The Lamb and The Tyger are counterparts that show how Blake’s perception changes. The Lamb sounds as if it is being told from a young child’s point of view. He sees this lamb and proceeds to sing about where it came from. The speaker sounds very certain of everything that they say. There are no questions like there are in The Tyger. Unlike in The Lamb, the speaker of The Tyger sounds uncertain. Instead of telling the tiger where it came from like they did with lamb, they are asking it where it came from. The speaker sounds like the child from the first poem who is now older and almost fearful of the tiger.
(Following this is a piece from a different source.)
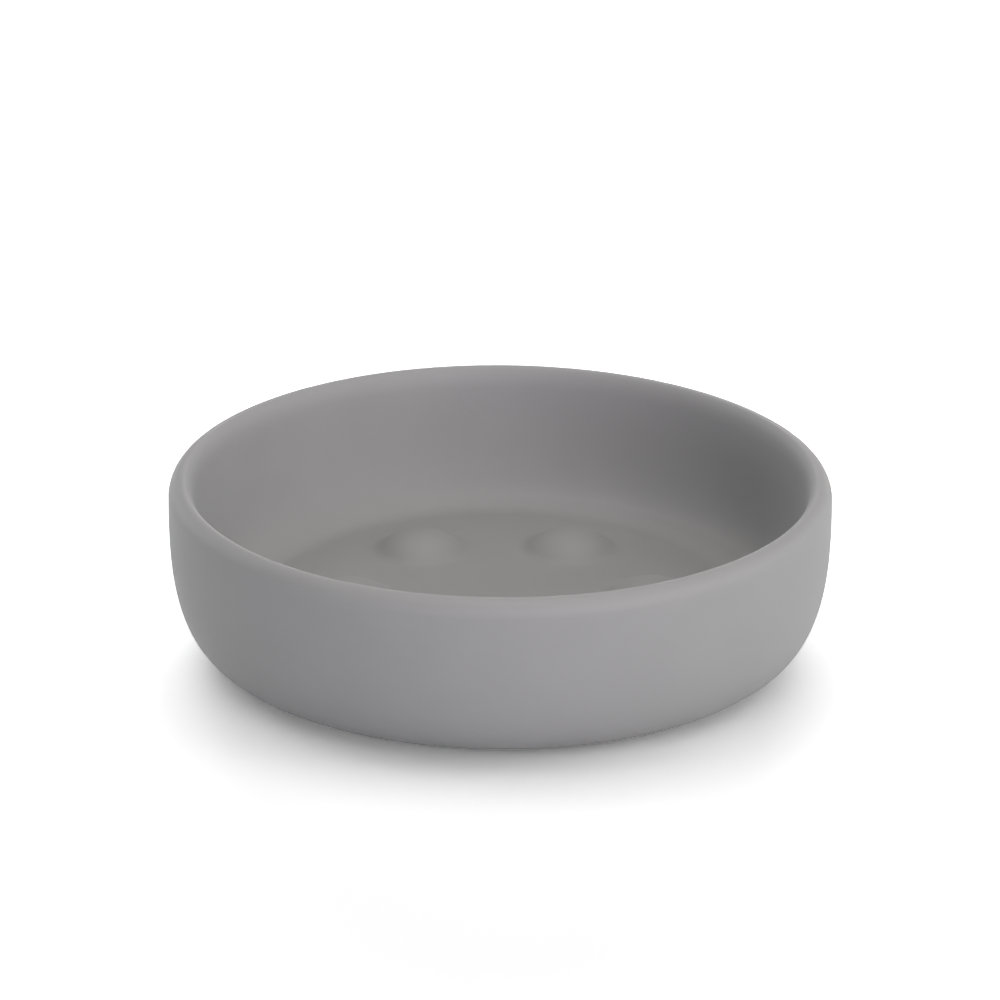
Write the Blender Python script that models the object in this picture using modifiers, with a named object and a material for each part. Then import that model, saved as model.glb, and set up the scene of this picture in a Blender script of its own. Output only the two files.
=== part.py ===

The speak wonders “he who made the Lamb [made] thee” (Blake 197.) They want to know if the same person who made the lamb with “softest clothing woolly bright” (Blake 179) is the same person who made the tiger with “fearful symmetry” (197.) During innocence, the speaker is happy and likes seeing the lamb, but during experience, they are afraid and disbelieving. They are perceiving the animals as different from one age to another.

Another example of poems that are counterparts are The Blossom and The Sick Rose. The Blossom paints a beautiful image of new growth and bright colors. It shows the blossom as “happy” (Blake 181) with where they are and what they are surrounded by. The Blossom speaks of a “pretty pretty robin” (Blake 181) unlike in The Sick Rose, in which the narrators speaks of worms. In The Sick Rose, there is no happiness. It is dark and gloomy. The rose is not surrounded by beauty because it is dying in this poem. Blake is perceiving the flower in two different ways. In the first poem, all he sees is the beauty of the flower. He focuses on all of the good parts and does not mention anything bad about it. In a stark contrast, he only sees the bad parts of what happens to the rose in the second poem. He understands now, with his experience, that the life of the rose will come to an end even if it did live a beautiful and joyous life. He has seen how different things that happen in lifetime can change how events are seen.

The two different versions of The Chimney Sweeper also show how an event can be perceived differently based on how you look at it. During innocence the speaker is hopeful, thinking that something good will come after all of this hard work. They are young and naïve; they do not know what will really come afterwards. They do not know that they will just be tossed away like garbage once they get to be too big to be a chimney sweeper. Even though they know that their friends will die during the innocence poem, they have hope that they will get to see God and “never want joy” (Blake 182.) The chimney sweeper in the second poem seems to be a few years older but not much older since they still have to be able to fit into the chimney. They have more knowledge of what is happening. They are happy now but they still have been harmed by what they have had to do during their childhood. Their parents are at church while they have to sit out in the snow. Their parents see the chimney sweeping as a good thing even though their child has suffered because of it. The child has gone from being hopeful to seeing that maybe it was not as great as they thought it might be. They are seeing the same thing from a different perspective so they are thinking differently of it now.

Holy Thursday is another poem with a counterpart where the perception changes from a good view to a bad view. During innocence, Holy Thursday is a good time where the children are ushered towards the church. They hold hands and are described as innocent (Blake 184.) They are “sit[ting] with radiance” like lambs described in Blake’s other poem (Blake 181.) In contrast, Holy Thursday in experience speaks of “misery” and “poverty” (Blake 190.) The children in this poem are alone, and their lives are “eternal winter[s]” (Blake 191.) They cannot find happiness or sunshine. They have nothing. It is a stark, stark contrast between the two poems. Their hands are no longer innocent but are now “cold and usurous” (Blake 190.) There is no question whether or not the perception has changed from one point to another. The poems are so different in how they are written and what they are about. The italics in the experience version of the poem adds to the affect. It makes it seem somewhat ominous and dreary.

Blake’s perception of all of these things has definitely changed from innocence to experience. The change from innocence does not always have to be negative like Blake show it though. Sometimes, it can mean wisdom. It all depends on your perspective.

 

 

Works Cited

Blake, William. “Songs of Innocence and of Experience.” The Longman Anthology of British Literature: The Romantics and their Contemporaries, edited by Joseph Terry, Pearson, 2012, pp. 178-203.

Lewis, C.S. The Magician’s Nephew. New York: Macmillan, 1955.

Kate. Elevate Empathy: A Book Study of What’s Under Your Cape. 20 July 2014. Blogspot. Web.03 April 2017.